>> start Record list

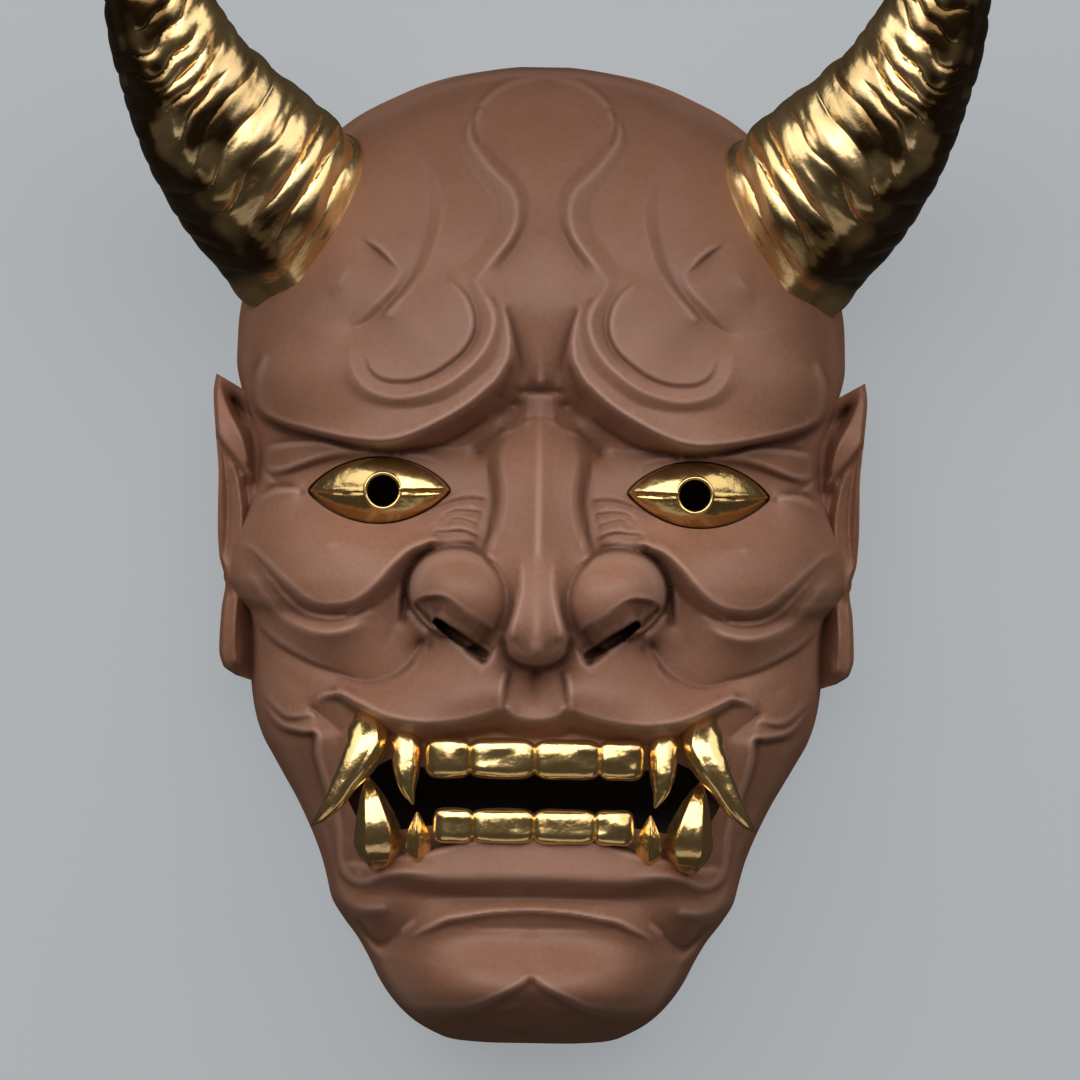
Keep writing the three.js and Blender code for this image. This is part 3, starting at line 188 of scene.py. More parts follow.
def post(H,G,feats):
    A,B=G.A,G.B
    for f in feats:
        k=f['k']
        if k in('blob','ell'):
            c=ab(f['c']); th=np.radians(f['rot']); x=A-c[0]; y=B-c[1]
            X=(x*np.cos(th)+y*np.sin(th))/(f['rx']*S0); Y=(-x*np.sin(th)+y*np.cos(th))/(f['ry']*S0); q=X*X+Y*Y
            if k=='blob': H=H+f['h']*np.exp(-q)
            else:
                m=q<1.6; z=f['z0']+f['h']*np.sqrt(np.maximum(1-q**f.get('pw',1),0))-60*np.maximum(q-1,0); kk=f['sm']; e=np.maximum(kk-np.abs(H-z),0)/kk
                H=np.where(m,np.maximum(H,z)+e*e*kk*.25,H)
            continue
        if k=='soft':
            c=ab(f['c']); th=np.radians(f['rot']); x=A-c[0]; y=B-c[1]
            q=((x*np.cos(th)+y*np.sin(th))/(f['rx']*S0))**2+((-x*np.sin(th)+y*np.cos(th))/(f['ry']*S0))**2
            m=1-sstep(q,.5,1.0); H=H*(1-m)+m*blur(H,f['r']/G.g); continue
        if k=='slope':
            C,cum=curve(f['p']); lo=C.min(0)-f['reach']; hi=C.max(0)+f['reach']; m=(A>=lo[0])&(A<=hi[0])&(B>=lo[1])&(B<=hi[1])
            Q=np.stack([A[m],B[m]],1); d,t,ov=pdist(Q,C,cum); d0,_,_=pdist(np.array([ab(f['hp'])]),C,cum); d=-d*np.sign(d0[0])
            z=np.maximum((np.maximum(level_along(H,G,C,t),71) if f['z'] is None else along(f['z'],t))-f['s']*np.maximum(d,0),69); h=H[m]; on=(d>-.3)&(d<f['reach'])
            kk=.6; e=np.maximum(kk-np.abs(h-z),0)/kk; fade=sstep(f['reach']-d,0,1.5)*(1-sstep(ov,0,1.5))
            new=np.minimum(h,z)-e*e*kk*.25; H[m]=np.where(on,h+(new-h)*fade*sstep(d,-.3,.3),h); continue
        if k=='slot':
            C,cum=curve(f['p']); R=f['w']+f['bank']+1; lo=C.min(0)-R; hi=C.max(0)+R; m=(A>=lo[0])&(A<=hi[0])&(B>=lo[1])&(B<=hi[1])
            Q=np.stack([A[m],B[m]],1); d,t,ov=pdist(Q,C,cum); d0,_,_=pdist(np.array([ab(f['hp'])]),C,cum); d=d*np.sign(d0[0]); h=H[m]
            near=(d>f['w']+.5)&(d<f['w']+1.6)&(ov<=0); fit=np.polyfit(t[near],h[near],1); rim=np.polyval(fit,np.clip(t,0,1))
            bank=(d<0)&(d>-f['w']-f['bank']); lift=1-sstep(-d,f['w']+f['bank']*.4,f['w']+f['bank']); lift=lift*(1-sstep(t,.72,.95)); h=np.where(bank,np.maximum(h,rim-12*(1-lift)),h)
            w=f['w']*(.62+.38*np.sin(np.pi*np.clip(t,0,1))); q=np.abs(d)/w; pit=np.minimum(h,rim)-f['h']*np.sqrt(np.maximum(1-q**2,0)); H[m]=np.where(q<1,np.minimum(h,pit),h); continue
        if k=='loft':
            R=f['rows']; bb=[(r[0]-540)*S0 for r in R]; n=(len(R[0])-1)//2
            ws=[pchip(B,bb,[r[1+2*i]*S0 for r in R]) for i in range(n)]; zs=[pchip(B,bb,[r[2+2*i] for r in R]) for i in range(n)]
            z=np.where(A<=ws[0],zs[0],-1e9)
            # first station is the centre half width with ridge rise
            z=np.where(A<=ws[0],zs[0]+f['rise']*(1-A/np.maximum(ws[0],1e-6)),z)
            for i in range(n-1):
                m=(A>ws[i])&(A<=ws[i+1]); u=(A-ws[i])/np.maximum(ws[i+1]-ws[i],1e-6); z=np.where(m,zs[i]+(zs[i+1]-zs[i])*u,z)
            m=(B>bb[0])&(B<bb[-1]); kk=f['sm']; e=np.maximum(kk-np.abs(H-z),0)/kk
            H=np.where(m,np.maximum(H,z)+e*e*kk*.25,H); continue
        closed=k=='plate'
        C,cum=curve(f['p'],closed)
        R={'groove':lambda:max(np.max(f['wl']),np.max(f['wr']))+.5,'ridge':lambda:3.2*np.max(f['w']),'plate':lambda:.1}[k]()
        lo=C.min(0)-R; hi=C.max(0)+R; m=(A>=lo[0])&(A<=hi[0])&(B>=lo[1])&(B<=hi[1])
        if not m.any(): continue
        Q=np.stack([A[m],B[m]],1); d,t,ov=pdist(Q,C,cum)
        if f.get('hp') is not None:
            d0,_,_=pdist(np.array([ab(f['hp'])]),C,cum); d=d*np.sign(d0[0])
        if k=='plate':
            ins=inside(Q,C); x=np.clip(np.where(ins,np.abs(d),0)/f['w'],0,1); s=np.sqrt(1-(1-x)**2) if f['g'] else x*x*(3-2*x)
            if f.get('fd'):
                p0=np.array(ab(f['fd'][:2])); p1=np.array(ab(f['fd'][2:])); v=p1-p0; s=s*sstep(((Q-p0)@v)/(v@v),0,1)
            H[m]+=f['h']*s; continue
        K=1-sstep(ov,0,1.2)
        if f['t0']>0: K=K*sstep(t,0,f['t0'])
        if f['t1']>0: K=K*sstep(1-t,0,f['t1'])
        if k=='groove':
            w=np.where(d>0,along(f['wl'],t),along(f['wr'],t)); dd=np.sqrt(d*d+f['r']**2)-f['r']
            H[m]+=K*along(f['h'],t)*np.maximum(1-dd/w,0)
        else: H[m]+=K*along(f['h'],t)*np.exp(-(d/along(f['w'],t))**2)
    return H
def blur(Z,r):
    if r<=0: return Z
    k=np.exp(-.5*(np.arange(-int(3*r+1),int(3*r+1)+1)/r)**2); k/=k.sum(); p=len(k)//2
    for ax in(0,1):
        W=np.pad(Z,[(p,p) if ax==0 else (0,0),(p,p) if ax==1 else (0,0)],mode='reflect' if ax==1 else 'edge')
        o=0
        for i,c in enumerate(k): o=o+c*(W[i:i+Z.shape[0]] if ax==0 else W[:,i:i+Z.shape[1]])
        Z=o
    return Z
def build(lines,masses,details,G,lam=14.0,soft=0.35):
    w=w_of(G.B); rr=np.clip(G.A/np.maximum(w,1e-6),0,1)
    H=base(G.A,G.B); H=post(H,G,masses)
    r=solve(lines,G,lam,H)
    H=H+r*(1-sstep(rr,.955,1.0))
    H=blur(H,soft/G.g)
    H=post(H,G,details)
    return H,r

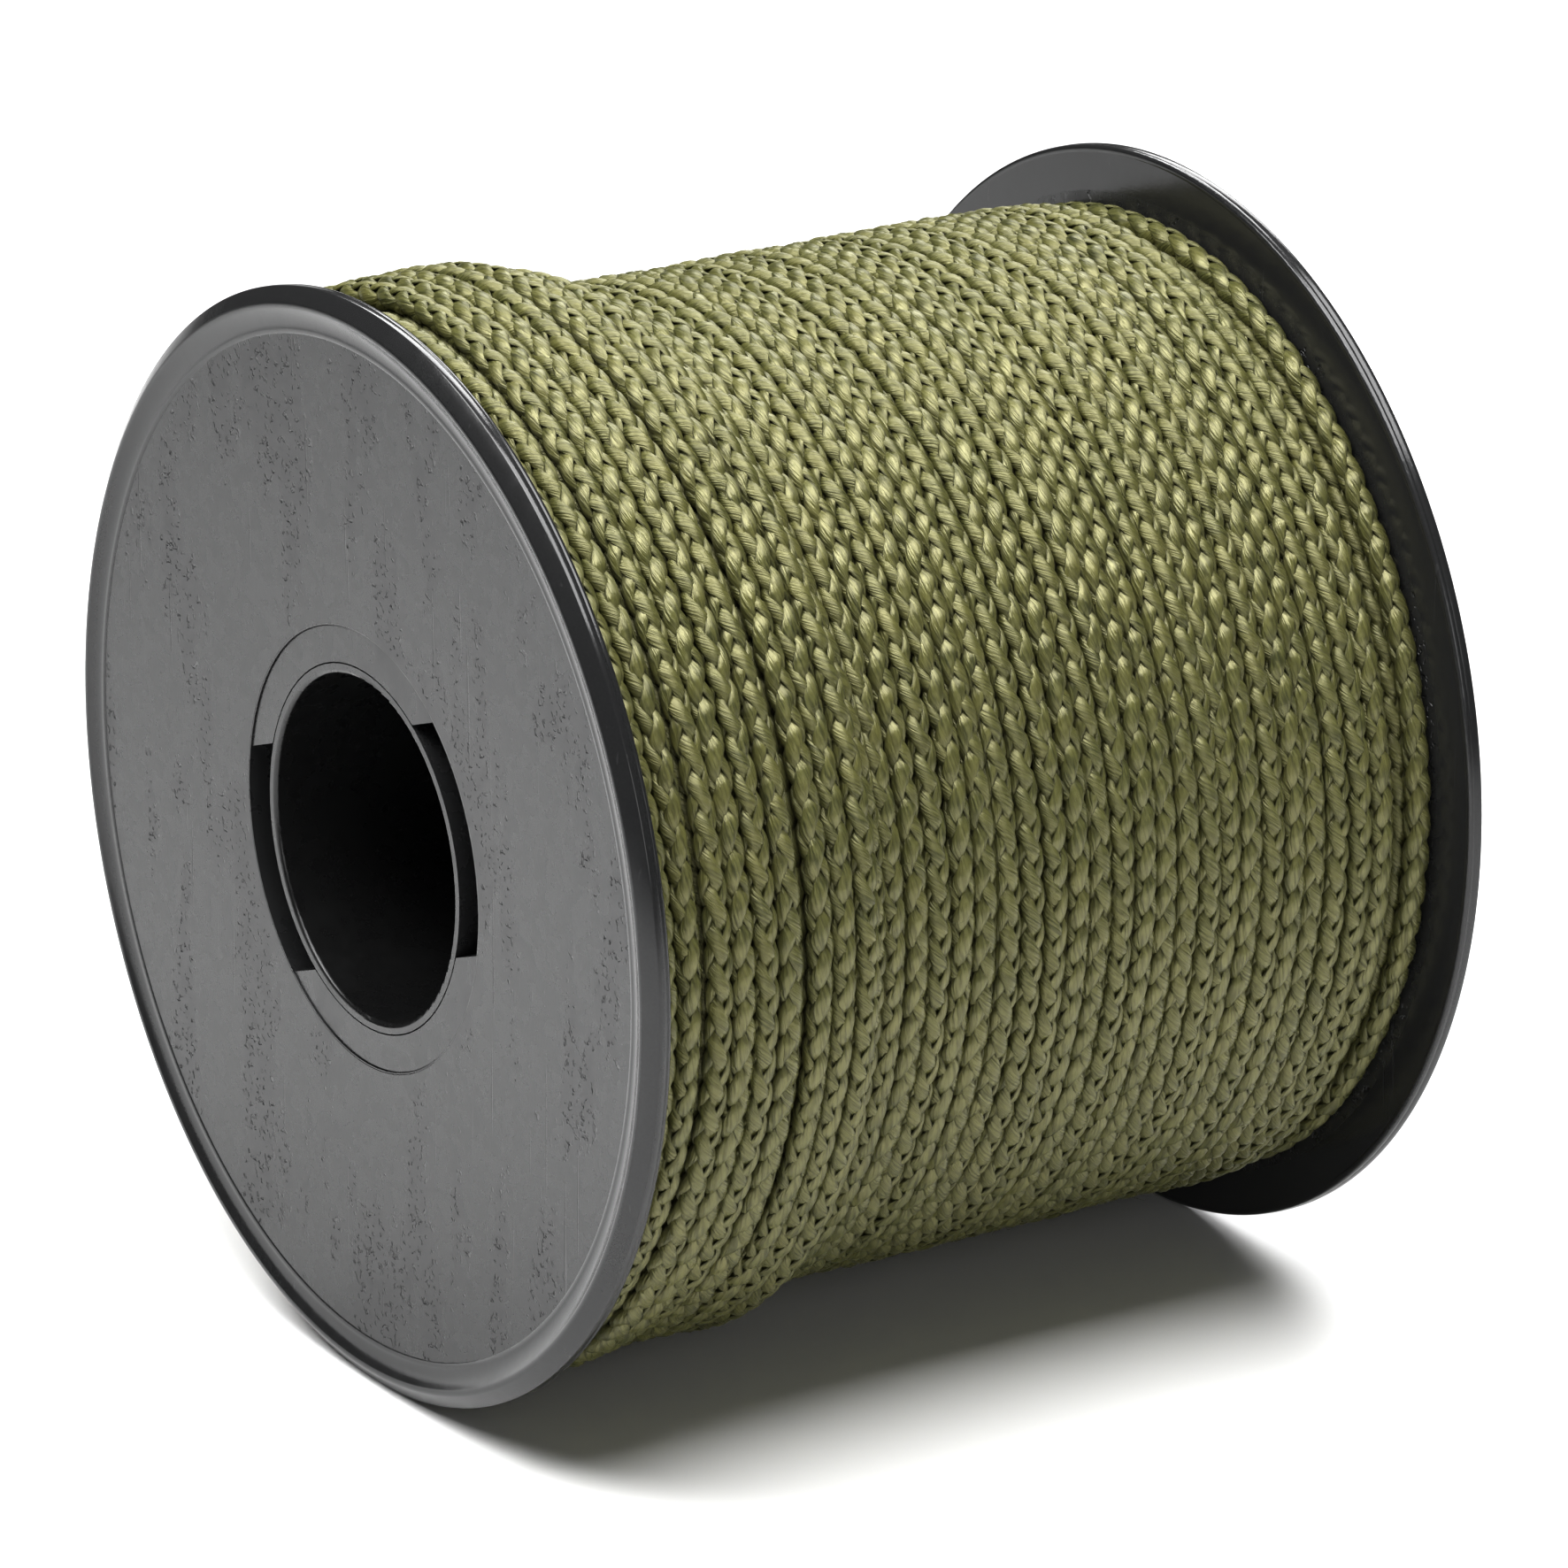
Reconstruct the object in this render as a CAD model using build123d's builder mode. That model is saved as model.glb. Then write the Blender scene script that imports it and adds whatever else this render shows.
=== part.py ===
# Braided cord on a two-part plastic spool. Units are millimetres.
# Frame: +Z up, spool axis along Y, origin at the centre of the bore at mid-width. The spool lies on its
# side, on the rims of both flanges, with the latch windows of the near flange towards -Y.
#
# The spool is two mouldings that snap together: drum_half is the near flange with the drum that carries
# the cord, core_half is the far flange with the thin tube that lines the bore. Latch beads on the tube
# sit behind the two windows in the near flange, in front of ledges on the drum wall.
import os
from math import cos, radians, sin, tan

from build123d import *

# Driving dimensions
flange_r = 40.0  # flange radius
half_width = 34.75  # half the overall width, over the rim crests
bore_r = 12.5  # spindle bore
drum_r = 17.5  # radius that the first layer of cord lies on
cord_d = 2.0  # braided cord
full_layers = 10  # layers that run from flange to flange
layer_pitch = 1.889  # radial step, a little under one cord because layers nest
top_turns = 9  # turns of the part layer beside the near flange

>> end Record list

Your objective: Quote the data exactly, leaving every image out of the copy.

Written solution:
Keep writing the three.js and Blender code for this image. This is part 3, starting at line 188 of scene.py. More parts follow.
def post(H,G,feats):
    A,B=G.A,G.B
    for f in feats:
        k=f['k']
        if k in('blob','ell'):
            c=ab(f['c']); th=np.radians(f['rot']); x=A-c[0]; y=B-c[1]
            X=(x*np.cos(th)+y*np.sin(th))/(f['rx']*S0); Y=(-x*np.sin(th)+y*np.cos(th))/(f['ry']*S0); q=X*X+Y*Y
            if k=='blob': H=H+f['h']*np.exp(-q)
            else:
                m=q<1.6; z=f['z0']+f['h']*np.sqrt(np.maximum(1-q**f.get('pw',1),0))-60*np.maximum(q-1,0); kk=f['sm']; e=np.maximum(kk-np.abs(H-z),0)/kk
                H=np.where(m,np.maximum(H,z)+e*e*kk*.25,H)
            continue
        if k=='soft':
            c=ab(f['c']); th=np.radians(f['rot']); x=A-c[0]; y=B-c[1]
            q=((x*np.cos(th)+y*np.sin(th))/(f['rx']*S0))**2+((-x*np.sin(th)+y*np.cos(th))/(f['ry']*S0))**2
            m=1-sstep(q,.5,1.0); H=H*(1-m)+m*blur(H,f['r']/G.g); continue
        if k=='slope':
            C,cum=curve(f['p']); lo=C.min(0)-f['reach']; hi=C.max(0)+f['reach']; m=(A>=lo[0])&(A<=hi[0])&(B>=lo[1])&(B<=hi[1])
            Q=np.stack([A[m],B[m]],1); d,t,ov=pdist(Q,C,cum); d0,_,_=pdist(np.array([ab(f['hp'])]),C,cum); d=-d*np.sign(d0[0])
            z=np.maximum((np.maximum(level_along(H,G,C,t),71) if f['z'] is None else along(f['z'],t))-f['s']*np.maximum(d,0),69); h=H[m]; on=(d>-.3)&(d<f['reach'])
            kk=.6; e=np.maximum(kk-np.abs(h-z),0)/kk; fade=sstep(f['reach']-d,0,1.5)*(1-sstep(ov,0,1.5))
            new=np.minimum(h,z)-e*e*kk*.25; H[m]=np.where(on,h+(new-h)*fade*sstep(d,-.3,.3),h); continue
        if k=='slot':
            C,cum=curve(f['p']); R=f['w']+f['bank']+1; lo=C.min(0)-R; hi=C.max(0)+R; m=(A>=lo[0])&(A<=hi[0])&(B>=lo[1])&(B<=hi[1])
            Q=np.stack([A[m],B[m]],1); d,t,ov=pdist(Q,C,cum); d0,_,_=pdist(np.array([ab(f['hp'])]),C,cum); d=d*np.sign(d0[0]); h=H[m]
            near=(d>f['w']+.5)&(d<f['w']+1.6)&(ov<=0); fit=np.polyfit(t[near],h[near],1); rim=np.polyval(fit,np.clip(t,0,1))
            bank=(d<0)&(d>-f['w']-f['bank']); lift=1-sstep(-d,f['w']+f['bank']*.4,f['w']+f['bank']); lift=lift*(1-sstep(t,.72,.95)); h=np.where(bank,np.maximum(h,rim-12*(1-lift)),h)
            w=f['w']*(.62+.38*np.sin(np.pi*np.clip(t,0,1))); q=np.abs(d)/w; pit=np.minimum(h,rim)-f['h']*np.sqrt(np.maximum(1-q**2,0)); H[m]=np.where(q<1,np.minimum(h,pit),h); continue
        if k=='loft':
            R=f['rows']; bb=[(r[0]-540)*S0 for r in R]; n=(len(R[0])-1)//2
            ws=[pchip(B,bb,[r[1+2*i]*S0 for r in R]) for i in range(n)]; zs=[pchip(B,bb,[r[2+2*i] for r in R]) for i in range(n)]
            z=np.where(A<=ws[0],zs[0],-1e9)
            # first station is the centre half width with ridge rise
            z=np.where(A<=ws[0],zs[0]+f['rise']*(1-A/np.maximum(ws[0],1e-6)),z)
            for i in range(n-1):
                m=(A>ws[i])&(A<=ws[i+1]); u=(A-ws[i])/np.maximum(ws[i+1]-ws[i],1e-6); z=np.where(m,zs[i]+(zs[i+1]-zs[i])*u,z)
            m=(B>bb[0])&(B<bb[-1]); kk=f['sm']; e=np.maximum(kk-np.abs(H-z),0)/kk
            H=np.where(m,np.maximum(H,z)+e*e*kk*.25,H); continue
        closed=k=='plate'
        C,cum=curve(f['p'],closed)
        R={'groove':lambda:max(np.max(f['wl']),np.max(f['wr']))+.5,'ridge':lambda:3.2*np.max(f['w']),'plate':lambda:.1}[k]()
        lo=C.min(0)-R; hi=C.max(0)+R; m=(A>=lo[0])&(A<=hi[0])&(B>=lo[1])&(B<=hi[1])
        if not m.any(): continue
        Q=np.stack([A[m],B[m]],1); d,t,ov=pdist(Q,C,cum)
        if f.get('hp') is not None:
            d0,_,_=pdist(np.array([ab(f['hp'])]),C,cum); d=d*np.sign(d0[0])
        if k=='plate':
            ins=inside(Q,C); x=np.clip(np.where(ins,np.abs(d),0)/f['w'],0,1); s=np.sqrt(1-(1-x)**2) if f['g'] else x*x*(3-2*x)
            if f.get('fd'):
                p0=np.array(ab(f['fd'][:2])); p1=np.array(ab(f['fd'][2:])); v=p1-p0; s=s*sstep(((Q-p0)@v)/(v@v),0,1)
            H[m]+=f['h']*s; continue
        K=1-sstep(ov,0,1.2)
        if f['t0']>0: K=K*sstep(t,0,f['t0'])
        if f['t1']>0: K=K*sstep(1-t,0,f['t1'])
        if k=='groove':
            w=np.where(d>0,along(f['wl'],t),along(f['wr'],t)); dd=np.sqrt(d*d+f['r']**2)-f['r']
            H[m]+=K*along(f['h'],t)*np.maximum(1-dd/w,0)
        else: H[m]+=K*along(f['h'],t)*np.exp(-(d/along(f['w'],t))**2)
    return H
def blur(Z,r):
    if r<=0: return Z
    k=np.exp(-.5*(np.arange(-int(3*r+1),int(3*r+1)+1)/r)**2); k/=k.sum(); p=len(k)//2
    for ax in(0,1):
        W=np.pad(Z,[(p,p) if ax==0 else (0,0),(p,p) if ax==1 else (0,0)],mode='reflect' if ax==1 else 'edge')
        o=0
        for i,c in enumerate(k): o=o+c*(W[i:i+Z.shape[0]] if ax==0 else W[:,i:i+Z.shape[1]])
        Z=o
    return Z
def build(lines,masses,details,G,lam=14.0,soft=0.35):
    w=w_of(G.B); rr=np.clip(G.A/np.maximum(w,1e-6),0,1)
    H=base(G.A,G.B); H=post(H,G,masses)
    r=solve(lines,G,lam,H)
    H=H+r*(1-sstep(rr,.955,1.0))
    H=blur(H,soft/G.g)
    H=post(H,G,details)
    return H,r

Reconstruct the object in this render as a CAD model using build123d's builder mode. That model is saved as model.glb. Then write the Blender scene script that imports it and adds whatever else this render shows.
=== part.py ===
# Braided cord on a two-part plastic spool. Units are millimetres.
# Frame: +Z up, spool axis along Y, origin at the centre of the bore at mid-width. The spool lies on its
# side, on the rims of both flanges, with the latch windows of the near flange towards -Y.
#
# The spool is two mouldings that snap together: drum_half is the near flange with the drum that carries
# the cord, core_half is the far flange with the thin tube that lines the bore. Latch beads on the tube
# sit behind the two windows in the near flange, in front of ledges on the drum wall.
import os
from math import cos, radians, sin, tan

from build123d import *

# Driving dimensions
flange_r = 40.0  # flange radius
half_width = 34.75  # half the overall width, over the rim crests
bore_r = 12.5  # spindle bore
drum_r = 17.5  # radius that the first layer of cord lies on
cord_d = 2.0  # braided cord
full_layers = 10  # layers that run from flange to flange
layer_pitch = 1.889  # radial step, a little under one cord because layers nest
top_turns = 9  # turns of the part layer beside the near flange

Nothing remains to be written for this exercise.